Here’s how to help and protect:
- Get Help – As I said in my self-harm post, don’t hold the risk alone, it can be too much. Contact the GP, raise your concerns. As a clinician I would rather assess someone and clarify the level of risk rather than leave to chance. By getting help a safety plan can be formulated and additional services can become involved. This will make the risk more manageable.
- Structure – Reaching a person who is considering suicide is hard work. Try and help them have some structure and purpose to their day. It might be that they need you to do something with them. This is about having something in their day they can aim to do or look forward to, big or small.
- Limit Time Alone – This can be a time for rumination. If you can, regularly check on the person throughout the day, and maybe the night if necessary. It could be a mix of phone calls and actual visits if you don’t live with them. This is made easier when there are a number of people helping, including community mental health teams.

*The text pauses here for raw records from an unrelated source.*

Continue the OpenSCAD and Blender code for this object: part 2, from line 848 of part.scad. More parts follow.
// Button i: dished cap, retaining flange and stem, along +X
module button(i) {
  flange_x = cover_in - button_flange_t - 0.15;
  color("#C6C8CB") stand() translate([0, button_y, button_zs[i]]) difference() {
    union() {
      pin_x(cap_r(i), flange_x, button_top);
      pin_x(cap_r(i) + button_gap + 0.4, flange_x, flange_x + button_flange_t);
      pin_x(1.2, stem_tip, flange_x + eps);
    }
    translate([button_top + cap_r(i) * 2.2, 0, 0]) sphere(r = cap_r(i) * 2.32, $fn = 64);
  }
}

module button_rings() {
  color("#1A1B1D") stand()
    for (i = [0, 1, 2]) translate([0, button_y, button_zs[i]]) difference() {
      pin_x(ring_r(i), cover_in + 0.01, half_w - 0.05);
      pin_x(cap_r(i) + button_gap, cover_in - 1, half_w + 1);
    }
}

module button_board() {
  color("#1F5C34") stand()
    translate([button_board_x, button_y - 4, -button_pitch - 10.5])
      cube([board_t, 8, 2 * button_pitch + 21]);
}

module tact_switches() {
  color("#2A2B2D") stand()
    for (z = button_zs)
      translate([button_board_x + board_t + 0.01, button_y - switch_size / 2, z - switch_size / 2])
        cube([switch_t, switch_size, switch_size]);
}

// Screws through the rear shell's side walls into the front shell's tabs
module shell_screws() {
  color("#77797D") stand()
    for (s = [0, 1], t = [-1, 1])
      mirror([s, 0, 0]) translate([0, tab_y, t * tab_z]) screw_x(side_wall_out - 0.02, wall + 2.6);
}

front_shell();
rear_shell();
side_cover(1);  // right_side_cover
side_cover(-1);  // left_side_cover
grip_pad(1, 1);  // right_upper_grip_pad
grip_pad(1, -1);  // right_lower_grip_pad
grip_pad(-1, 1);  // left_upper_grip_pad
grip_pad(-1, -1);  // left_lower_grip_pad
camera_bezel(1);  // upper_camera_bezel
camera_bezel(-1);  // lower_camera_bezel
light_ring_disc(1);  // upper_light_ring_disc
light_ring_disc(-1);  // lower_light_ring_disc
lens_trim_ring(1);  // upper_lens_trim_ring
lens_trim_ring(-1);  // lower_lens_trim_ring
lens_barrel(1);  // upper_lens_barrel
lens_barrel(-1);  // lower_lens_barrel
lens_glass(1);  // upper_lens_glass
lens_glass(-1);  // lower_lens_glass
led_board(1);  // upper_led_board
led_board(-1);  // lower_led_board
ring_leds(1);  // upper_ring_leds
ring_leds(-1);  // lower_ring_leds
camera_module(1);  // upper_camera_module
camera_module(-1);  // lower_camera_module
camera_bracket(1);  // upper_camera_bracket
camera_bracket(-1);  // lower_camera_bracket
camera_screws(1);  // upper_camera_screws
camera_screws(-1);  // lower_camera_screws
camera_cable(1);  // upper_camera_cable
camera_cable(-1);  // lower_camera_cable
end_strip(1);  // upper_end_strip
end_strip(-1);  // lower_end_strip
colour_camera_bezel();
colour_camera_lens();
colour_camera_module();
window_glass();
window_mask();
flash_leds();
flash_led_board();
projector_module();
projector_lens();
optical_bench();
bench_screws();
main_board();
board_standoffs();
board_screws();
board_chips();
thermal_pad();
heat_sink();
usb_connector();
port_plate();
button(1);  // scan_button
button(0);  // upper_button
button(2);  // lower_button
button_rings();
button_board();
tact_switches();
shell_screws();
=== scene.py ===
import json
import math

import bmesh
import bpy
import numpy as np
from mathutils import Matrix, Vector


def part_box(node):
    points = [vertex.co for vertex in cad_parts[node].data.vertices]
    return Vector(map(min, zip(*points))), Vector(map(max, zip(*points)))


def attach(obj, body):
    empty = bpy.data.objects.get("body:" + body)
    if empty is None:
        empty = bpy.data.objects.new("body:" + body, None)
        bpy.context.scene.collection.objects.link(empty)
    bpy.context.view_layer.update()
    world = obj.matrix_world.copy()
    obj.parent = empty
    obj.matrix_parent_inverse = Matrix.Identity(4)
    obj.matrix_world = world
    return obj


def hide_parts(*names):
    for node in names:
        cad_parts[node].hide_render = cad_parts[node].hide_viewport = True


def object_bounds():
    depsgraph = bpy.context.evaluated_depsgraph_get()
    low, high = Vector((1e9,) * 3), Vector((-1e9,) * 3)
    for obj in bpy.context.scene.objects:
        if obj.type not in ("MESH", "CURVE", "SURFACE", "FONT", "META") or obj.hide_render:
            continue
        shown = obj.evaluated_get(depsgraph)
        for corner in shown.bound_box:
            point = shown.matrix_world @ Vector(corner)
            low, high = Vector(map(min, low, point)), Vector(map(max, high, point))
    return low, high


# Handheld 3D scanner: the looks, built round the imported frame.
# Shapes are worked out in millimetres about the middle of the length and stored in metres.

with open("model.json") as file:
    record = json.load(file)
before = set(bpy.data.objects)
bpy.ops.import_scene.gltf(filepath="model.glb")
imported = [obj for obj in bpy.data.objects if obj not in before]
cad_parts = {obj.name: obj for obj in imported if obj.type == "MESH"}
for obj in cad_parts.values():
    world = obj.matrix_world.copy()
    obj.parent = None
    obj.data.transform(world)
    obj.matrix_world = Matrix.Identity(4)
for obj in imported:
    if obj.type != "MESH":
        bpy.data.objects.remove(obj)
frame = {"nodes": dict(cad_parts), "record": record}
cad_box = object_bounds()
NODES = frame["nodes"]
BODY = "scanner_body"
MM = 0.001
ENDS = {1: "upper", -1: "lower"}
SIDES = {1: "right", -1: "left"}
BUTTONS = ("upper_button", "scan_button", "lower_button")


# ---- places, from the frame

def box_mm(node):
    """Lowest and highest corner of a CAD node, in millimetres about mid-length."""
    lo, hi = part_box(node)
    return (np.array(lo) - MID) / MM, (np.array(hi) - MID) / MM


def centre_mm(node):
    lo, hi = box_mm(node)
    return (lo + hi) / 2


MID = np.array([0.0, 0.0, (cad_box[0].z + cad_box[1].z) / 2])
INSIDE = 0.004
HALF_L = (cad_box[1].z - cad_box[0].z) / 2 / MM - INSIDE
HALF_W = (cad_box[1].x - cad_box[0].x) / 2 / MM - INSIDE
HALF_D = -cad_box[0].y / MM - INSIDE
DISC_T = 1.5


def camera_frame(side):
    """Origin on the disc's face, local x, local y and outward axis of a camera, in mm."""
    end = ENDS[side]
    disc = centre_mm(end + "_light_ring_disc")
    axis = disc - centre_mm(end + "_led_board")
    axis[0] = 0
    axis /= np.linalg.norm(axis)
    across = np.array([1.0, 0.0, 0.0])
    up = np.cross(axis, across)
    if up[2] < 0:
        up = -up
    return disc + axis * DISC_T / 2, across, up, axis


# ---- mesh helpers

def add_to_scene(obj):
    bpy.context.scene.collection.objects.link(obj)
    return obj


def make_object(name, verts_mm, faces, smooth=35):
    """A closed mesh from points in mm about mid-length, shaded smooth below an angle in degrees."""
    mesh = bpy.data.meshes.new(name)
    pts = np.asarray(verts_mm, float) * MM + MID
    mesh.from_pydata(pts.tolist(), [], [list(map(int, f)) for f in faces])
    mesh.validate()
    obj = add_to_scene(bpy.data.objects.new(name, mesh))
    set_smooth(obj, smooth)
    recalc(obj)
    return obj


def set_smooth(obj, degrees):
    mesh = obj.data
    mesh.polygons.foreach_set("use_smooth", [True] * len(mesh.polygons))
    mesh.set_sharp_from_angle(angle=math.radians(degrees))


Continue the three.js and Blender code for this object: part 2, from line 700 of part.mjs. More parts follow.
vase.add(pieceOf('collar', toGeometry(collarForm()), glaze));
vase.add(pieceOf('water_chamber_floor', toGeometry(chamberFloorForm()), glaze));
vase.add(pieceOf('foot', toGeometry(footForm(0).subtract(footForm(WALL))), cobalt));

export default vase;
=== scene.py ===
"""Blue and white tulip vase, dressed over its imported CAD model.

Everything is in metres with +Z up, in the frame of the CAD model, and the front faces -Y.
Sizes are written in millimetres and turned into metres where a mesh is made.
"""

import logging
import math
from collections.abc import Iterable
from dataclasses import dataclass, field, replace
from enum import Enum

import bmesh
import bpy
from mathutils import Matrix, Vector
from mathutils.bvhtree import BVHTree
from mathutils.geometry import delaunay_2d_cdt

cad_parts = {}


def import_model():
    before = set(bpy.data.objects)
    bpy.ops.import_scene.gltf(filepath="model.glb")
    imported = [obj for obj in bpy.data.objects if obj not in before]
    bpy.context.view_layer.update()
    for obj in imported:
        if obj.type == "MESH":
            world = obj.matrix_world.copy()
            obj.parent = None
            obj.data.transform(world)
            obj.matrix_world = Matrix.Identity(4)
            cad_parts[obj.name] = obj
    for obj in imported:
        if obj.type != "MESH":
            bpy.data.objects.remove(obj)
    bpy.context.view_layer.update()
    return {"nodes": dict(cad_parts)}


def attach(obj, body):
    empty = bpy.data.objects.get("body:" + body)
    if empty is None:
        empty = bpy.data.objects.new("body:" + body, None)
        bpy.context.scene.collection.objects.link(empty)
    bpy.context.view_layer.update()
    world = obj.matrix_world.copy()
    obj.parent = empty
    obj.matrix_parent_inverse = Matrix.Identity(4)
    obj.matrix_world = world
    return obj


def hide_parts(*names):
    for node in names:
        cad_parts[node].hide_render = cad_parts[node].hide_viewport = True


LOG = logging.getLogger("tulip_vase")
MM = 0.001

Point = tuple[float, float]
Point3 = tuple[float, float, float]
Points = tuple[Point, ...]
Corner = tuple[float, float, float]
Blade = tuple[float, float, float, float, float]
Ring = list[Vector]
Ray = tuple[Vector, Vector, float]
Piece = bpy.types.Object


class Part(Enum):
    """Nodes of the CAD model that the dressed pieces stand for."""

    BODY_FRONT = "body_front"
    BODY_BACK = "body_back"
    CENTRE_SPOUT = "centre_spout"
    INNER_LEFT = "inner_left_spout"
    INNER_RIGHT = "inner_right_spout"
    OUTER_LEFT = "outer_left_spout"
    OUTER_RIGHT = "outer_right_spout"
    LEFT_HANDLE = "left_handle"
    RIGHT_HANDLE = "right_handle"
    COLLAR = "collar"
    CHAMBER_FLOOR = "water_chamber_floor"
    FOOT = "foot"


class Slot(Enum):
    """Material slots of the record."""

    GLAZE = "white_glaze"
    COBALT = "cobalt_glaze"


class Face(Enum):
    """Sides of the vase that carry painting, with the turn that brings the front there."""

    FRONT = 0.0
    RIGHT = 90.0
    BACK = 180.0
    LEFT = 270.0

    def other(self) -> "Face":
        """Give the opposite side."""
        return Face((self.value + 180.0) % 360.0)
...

- Remove Risky Items – This is a bit easier when we are managing the risk of a young person who is at home with adults. Lock or throw away medication. Remove ties, belts, ropes, anything that could be used as a ligature. It may sound drastic but sometimes it’s necessary. It’s not forever. Obviously, this should be done in a non-blaming or shaming way. The aim is to keep someone safe not to make them feel bad or guilty about how they are feeling. The same goes for drugs and alcohol. Think about if these are part of the picture and seek help from appropriate services if needed. Naturally, limit the amount of alcohol that is at home.
- Acceptance – This is a hard one because I am suggesting there is an acceptance for the person wanting to end their life. I am not talking about encouraging them, it’s more about acknowledging what the person is struggling with at the moment. They will need this if they are to move forward.
- Safety Plan – With the person, work out what they can do when the risk is becoming insurmountable. What are the warning signs it is getting like this? Are there any triggers? Is there someone they could call? How could they distract their mind from these thoughts? Giving phone numbers for anonymous helplines is worthwhile too. The Samaritans or Childline offer a fantastic service, as do Prevention of Young Suicide.
Sometimes you can do everything possible and suicide still happens.This is simply devastating. You may find while supporting someone that you start to feel lonely, hopeless and helpless too. You may be picking up on the their feelings but this may also be an indication that it’s getting too much for you. Don’t hold the risk on your own, do involve services and ask for help, it’s what they are there for.